The Ministry of Agriculture, irrigation and mechanisation will not release the names of people who may have looted operation Maguta.

The short-changed banks that funded it are stuck and have no option but to penalise innocent depositors and borrowers by reducing interest paid and increasing interest payable respectively, besides raising other charges, making the whole economy uncompetitive. This is the exact opposite of what a cluster must do.

According to Working Paper 10 [UNDP 2010], quoting Porter [2007: 55] and titled Manufacturing Industry, Economic Recovery and Poverty Reduction in Zimbabwe, “the second feature of post-1990s industrial development is the increasing importance of clusters, defined as geographical agglomerations of companies, suppliers, service providers and associated institutions in particular fields linked by externalities and complementarities of different types. Clusters should be “manifestations of the role of specialised knowledge, skills, infrastructure, and supporting industries in enhancing productivity”.

Without functional clusters, such as the US’s “Hog and Corn” belt, agriculture in Zimbabwe will remain predatory and internationally uncompetitive, surviving on tariff protection, tax evasion, tax avoidance and subsidies.
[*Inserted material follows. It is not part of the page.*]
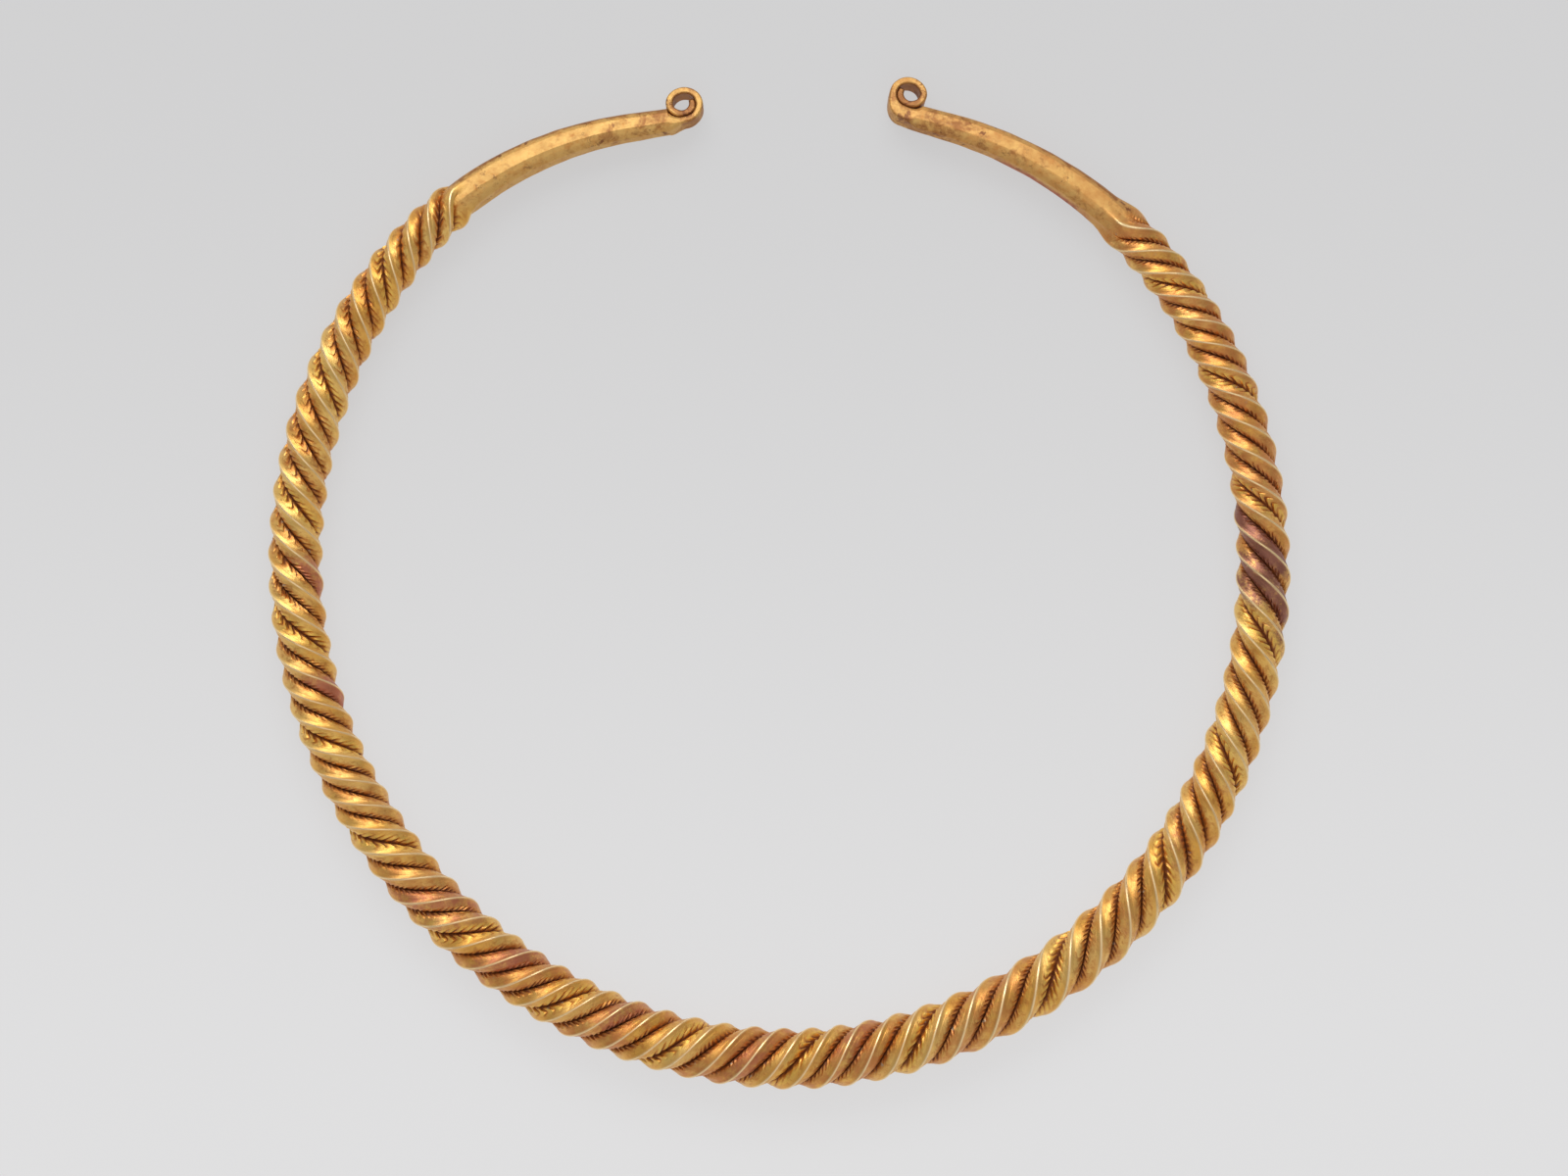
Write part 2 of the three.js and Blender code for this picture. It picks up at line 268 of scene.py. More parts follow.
# Depths in millimetres, and how much longer the leafy barbs and the leaves are than other barbs.
BARB_DEPTH, LEAFY_DEPTH, LEAF_DEPTH = 0.23, 0.08, 0.3
LEAFY_LENGTHENING, LEAF_LENGTH = 1.3, 1.8
# Each barb's own strength, length in degrees round the bar, and shift along it in millimetres.
STRENGTHS = (0.45, 1.3)
LENGTHS = (3.5, 9.5)
SHIFTS = (-0.07, 0.07)
# Slow changes along the grooves, with one value every KNOT_STEP: how strong the cuts are, how many degrees
# the groove wanders, and how far the ridges swell, as a part of the crest radius.
KNOT_STEP = 9.0
KNOTS = int(2 * TWIST_HALF_LENGTH / KNOT_STEP) + 3
CLOSED_WEAR = (0.6, 1.2)
OPEN_WEAR = (0.85, 1.25)
WANDER = (-2.0, 2.0)
SWELL = (-0.012, 0.012)
# Degrees from the groove: its bed, past which a cut grows shallower, and where cuts and raised edges fade.
OPEN_BED, CLOSED_BED = 10.0, 8.0
CUT_FADE = (40, 30)
RAISED_FADE = (28, 14)
# Stations where the rows straighten and the cuts run out, short of the plain ends.
ROWS_STRAIGHTEN = (184.0, 176.0)
CUTS_RUN_OUT = (185.0, 181.5)


def lean(from_groove):
    """How far a column's points run ahead along the bar, so that the rows follow forward barbs."""
    at_crest = (BARB_NEAR + BARB_FAR) / 2
    ahead = (at_crest, BARB_NEAR, 0.0, BARB_FAR, at_crest)
    return np.interp(from_groove, (-45, -BARB_REACH, 0, BARB_REACH, 45), ahead)


def forward_barbs(station):
    """1 where the barbs spread forward, 0 where they spread back."""
    middle = smooth(station, *BACK_FROM) * smooth(station, *BACK_TO)
    return (1 - middle) * smooth(station, *BACK_AT_LEFT_END)


# ---------------------------------------------------------------- sections


def along_bar(table, station, groove):
    """Slow changes along each groove, from a table of values every KNOT_STEP."""
    place = np.clip((station + TWIST_HALF_LENGTH) / KNOT_STEP + 1, 0, table.shape[1] - 1.001)
    low = place.astype(int)
    t = place - low
    t = t * t * (3 - 2 * t)
    return table[groove, low] * (1 - t) + table[groove, low + 1] * t


def barb_rows(rows):
    """For every row and groove: which barb or leaf it is in, its rise, and its push in row steps."""
    row = np.arange(len(rows))[:, None]
    groove = np.arange(RIDGES)[None, :]
    barb, barb_row = np.divmod(row + groove, len(BARB_RISE))
    leaf, leaf_row = np.divmod(row + 2 * groove, len(LEAF_RISE))
    is_leaf = (groove == OPEN_GROOVE) | (rows < LEAVES_END)[:, None]
    which = np.where(is_leaf, leaf, barb)
    rise = np.where(is_leaf, np.choose(leaf_row, LEAF_RISE), np.choose(barb_row, BARB_RISE))
    push = np.where(is_leaf, np.choose(leaf_row, LEAF_PUSH), np.choose(barb_row, BARB_PUSH))
    return which, rise, push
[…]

If the Ministry of Agriculture has a strategy for the agro-industry, amongst which should be restoration of integrity and skills in the value chain, it seems not to have been communicated.

Events on the ground tell a rather negative story, with key organisations of the cluster such as the CSC, GMB and David Whitehead to name, but a few, illiquid, insolvent or out of commission.

The result has been a reduction in cotton production for example.

With a 67% reduction in cotton volumes bought and a large book of non performing loans advanced to contract farmers, Cottco ordinarily should have made a big loss.

That it made a profit raises questions about the fairness and integrity of its own pricing formula. The side marketers may thus be partly justified.

One way of restoring integrity and skills is to re-introduce title deeds and put a commercial value to land. Offer letters are not good enough and are behind some of the loss of integrity.

Ownership and title deeds will bring accountability, besides making the whole industry bankable. One stands to lose a hard earned asset if one behaves in truant manner, such as side marketing produce in breach of a contract.

Moreover it will be cheaper to borrow directly from banks than to be funded by your product’s buyer, whose finance arm will be seeking to make a profit from the financial transaction over and above its own borrowing costs.

Government too must play its part and stop playing games.

A price of $390 per tonne, as opposed to $220 obtaining on the free market regionally, is unsustainable at a time when there is a regional glut of the staple. The justification of the price when the Grain Marketing Board is under capitalised and unable to pay salaries is questionable.

Should it be left with a surplus the GMB would not be able to off load its stocks without a huge loss. Such pricing directives may also lack integrity. That too should go.

“Clusters provide external economies of scale and scope – so called externalities [such as the role of GMB and CSC and national research centres] that accrue to the firm [and the Farmer] merely because it locates at a particular geographical location. Location within the cluster enables the business to become more specialised, more productive and more innovate” continued the Working Paper 10.

Clusters also reduce entry barriers to new firms [farmers]. They provide soft infrastructure in the form of specialist and back up services that firms [and new farmers] need, ranging from tractor repairs, extension services and marketing.

They enable individual firms [farmers] and especially small and medium enterprises (SMEs), to exploit scale and scope economies usually associated with in-house vertical integrated large firms [and factory farms].

The Food Security “Cluster” seems to do the opposite. The challenge facing the Ministry of Agriculture is formidable, but it is the perception of the absence of a bankable strategy that is most worrisome. The over $5bn locked in commercial A2 and A1 land value must be released.